Bom Ikan, Tetap Marak Meski Terus Ditindak

Kendati sudah dilarang, modus penggunaan bom ikan untuk menangkao ikan di laut, hingga kini masih marak di Indonesia. Bahkan, kini modus mereka semakin canggih. Diungkapkan oleh Direktur Pemberdayaan Masyarakat Pesisir dan Pengembangan Usaha Kementerian Kelautan dan Perikanan Ansori Zawawi, mengatakan, pelaku sudah mulai menggunakan detonator dan kabel panjang untuk mengelabuhi kapal patroli.

“Jadi, sekarang agak sulit menemukan pelaku berada di sekitar lokasi pemboman ikan. Mereka sudah menggunakan detonator,” kata Anshori.

Penggunaan bom ikan, tidak hanya mematikan ikan tangkapan, namun juga merusak mahluk hidup di perairan secara luas, menyebar polutan, dan racun, serta membahayakan manusia itu sendiri. Seperti yang terjadi di perairan Alor pekan lalu, seorang nelayan Lembata, Abdul Rahman tewas setelah bom ikan yang diduga terlambat dilepasnya sehingga meledak dan menewaskannya.

Empat teman lainnya kabur setelah menguburkan Abdul Rahman di kampung halamannya di Taman Haur, Desa Tobotani, Kecamatan Buyasuri Lembata hari itu juga. Kasus ini kini ditangani oleh pihak kepolisian.

Kabag Humas Polres Lembata, Aipda Wajab Wuakero kepada Pos Kupang (Tribun Network) di Polres Lembata mengungkapkan, keempat nelayan lainnya masih dalam pengejaran polisi.

“Mereka sudah kabur setelah mengubur korban yang tewas. Mereka satu perahu. Pertanyaan kita, mengapa mereka lari?

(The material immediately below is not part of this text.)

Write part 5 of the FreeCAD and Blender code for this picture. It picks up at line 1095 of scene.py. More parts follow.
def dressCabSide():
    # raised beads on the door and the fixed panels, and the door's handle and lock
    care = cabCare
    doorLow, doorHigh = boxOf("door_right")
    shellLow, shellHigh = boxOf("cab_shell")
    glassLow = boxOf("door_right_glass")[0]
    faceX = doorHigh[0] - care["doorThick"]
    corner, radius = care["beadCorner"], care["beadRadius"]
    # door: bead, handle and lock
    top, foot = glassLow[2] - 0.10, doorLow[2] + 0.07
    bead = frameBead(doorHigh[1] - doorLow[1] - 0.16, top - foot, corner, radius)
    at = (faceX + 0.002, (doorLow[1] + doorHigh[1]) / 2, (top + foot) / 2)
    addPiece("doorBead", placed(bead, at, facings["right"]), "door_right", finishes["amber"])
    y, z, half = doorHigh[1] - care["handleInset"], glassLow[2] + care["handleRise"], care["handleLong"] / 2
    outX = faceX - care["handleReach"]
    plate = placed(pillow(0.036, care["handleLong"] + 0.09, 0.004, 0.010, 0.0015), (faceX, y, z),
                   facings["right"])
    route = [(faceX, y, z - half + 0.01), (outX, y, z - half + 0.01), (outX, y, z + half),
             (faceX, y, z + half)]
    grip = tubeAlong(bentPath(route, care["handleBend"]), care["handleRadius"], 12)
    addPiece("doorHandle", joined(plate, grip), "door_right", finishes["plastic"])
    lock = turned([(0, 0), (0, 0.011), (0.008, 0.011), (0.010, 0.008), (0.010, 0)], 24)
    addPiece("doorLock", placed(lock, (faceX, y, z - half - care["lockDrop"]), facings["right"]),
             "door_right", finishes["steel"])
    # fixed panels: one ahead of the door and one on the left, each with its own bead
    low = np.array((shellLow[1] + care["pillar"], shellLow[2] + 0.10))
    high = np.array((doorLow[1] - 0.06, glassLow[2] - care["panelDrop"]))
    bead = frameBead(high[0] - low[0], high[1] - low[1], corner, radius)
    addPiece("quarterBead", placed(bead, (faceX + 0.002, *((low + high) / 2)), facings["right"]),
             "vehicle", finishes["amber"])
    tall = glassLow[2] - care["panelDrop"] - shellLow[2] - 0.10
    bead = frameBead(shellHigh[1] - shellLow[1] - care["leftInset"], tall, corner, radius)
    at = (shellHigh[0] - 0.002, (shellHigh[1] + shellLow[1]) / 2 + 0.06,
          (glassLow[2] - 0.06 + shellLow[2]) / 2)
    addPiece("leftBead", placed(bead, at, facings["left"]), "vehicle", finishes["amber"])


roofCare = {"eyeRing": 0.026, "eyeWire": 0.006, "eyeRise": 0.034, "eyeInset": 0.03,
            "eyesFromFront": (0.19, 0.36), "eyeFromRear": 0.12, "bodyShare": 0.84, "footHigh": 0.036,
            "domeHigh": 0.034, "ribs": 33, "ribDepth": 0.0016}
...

Ini ada apa?” kata Rajab.

Rajab mengatakan, keempat nelayan itu antara lain, Masdi, Sleman, Bondo dan Roby. Mereka diduga bersembunyi di Pulau Buaya, wilayah Kabupaten Alor.

Tidak diketahui pasti mengapa keempatnya kabur dari kampung halaman mereka pascakejadian itu. Apakah karena takut aparat keamanan atau keluarga korban, polisi masih menyelidiki hingga kini.

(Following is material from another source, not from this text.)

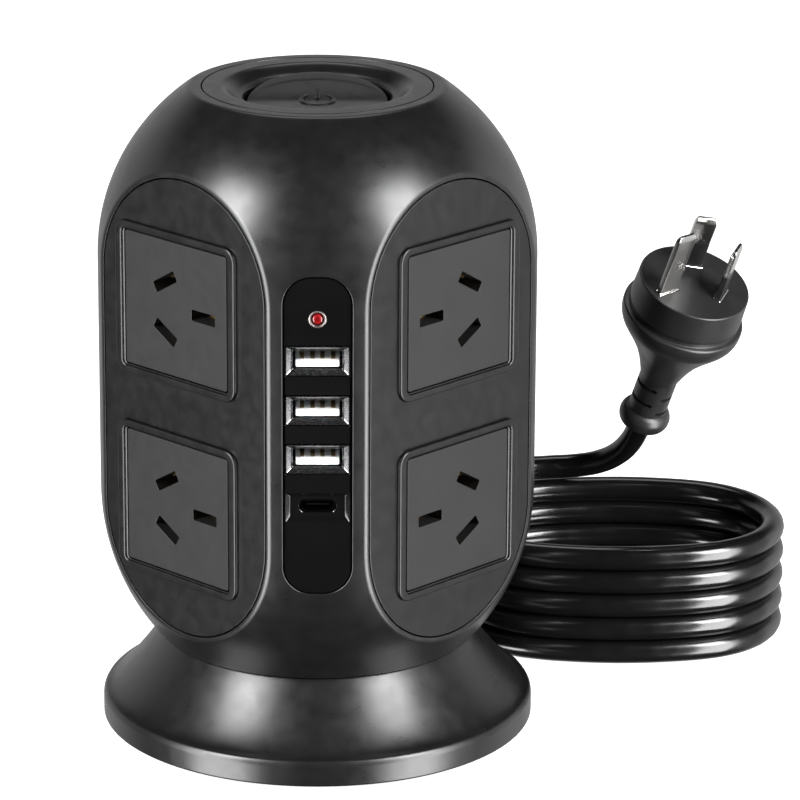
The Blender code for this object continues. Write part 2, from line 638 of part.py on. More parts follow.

Upaya untuk menekan penggunaan bom ikan, masih terus dilakukan oleh pihak kepolisian Republik Indonesia. Kendati masih bersifat parsial, dan sporadis. Kasus terakhir adalah penangkapan pria bernama Deli warga Lampung Selatan yang ditangkap polisi karena diduga sebagai produsen bom ikan. Deli dibekuk personel dari Kepolisian Air Polri yang tengah diperbantukan di wilayah perairan Bakauheni, 14 Mei 2012.

Direktur Kepolisian Air (Polair) Polda Lampung Komisaris Besar Edion menjelaskan, patroli tersebut menggunakan kapal Anis Kembang 613. “Saat penggeledahan KM Bone Ayu yang dikemudikan Deli, polisi menemukan bubuk-bubuk bahan pembuat bom ikan. Bubuk bom ini disimpan di dalam tumpukan batu es,” kata Edion, Senin (28/5/2012), di Bandar Lampung.

Selain itu, polisi juga menemukan tiga botol kosong untuk kemasan bom ikan, dua botol besar bom ikan, dan bubuk potasium. Praktik penangkapan ikan dengan bom selama ini masih terus berlangsung di perairan Lampung dan menjadi momok kerusakan ekosistem laut, khususnya terumbu karang, di wilayah tersebut.

Penangkapan ikan secara ilegal dengan bahan peledak dan sianida yang tidak terkendali berpotensi menimbulkan kerugian di perairan nasional sekitar 6 juta dollar dalam jangka waktu 10 tahun ke depan.

Hal itu ditegaskan Sekretaris Eksekutif Program Penyelamatan Terumbu Karang (Coral Reef Rehabilitation and Management/Coremap) II Jamaluddin Jompa. “Hampir 90% ikan-ikan yang ditangkap nelayan itu berhabitat di karang. Jadi menangkap ikan dengan bom atau bius sianida secara langsung menghancurkan terumbu karang. Kerugian yang ditimbulkan lebih dari 6 juta dollar,” tuturnya.

Dia merinci nominal kerugian itu diperhitungkan dari penurunan sumber daya perikanan akibat kerusakan terumbu karang yang menjadi habitat ikan-ikan karang yang berkisar Rp 15 juta per hektare.

Penangkapan dengan bahan peledak, lanjutnya, menimbulkan kerusakan yang lebih parah dibandingkan dengan penggunaan racun sianida. Akibatnya dalam jangka waktu 20 tahun sejak 2000, kerugian secara ekonomis diperkirakan mencapai 20 juta dollar.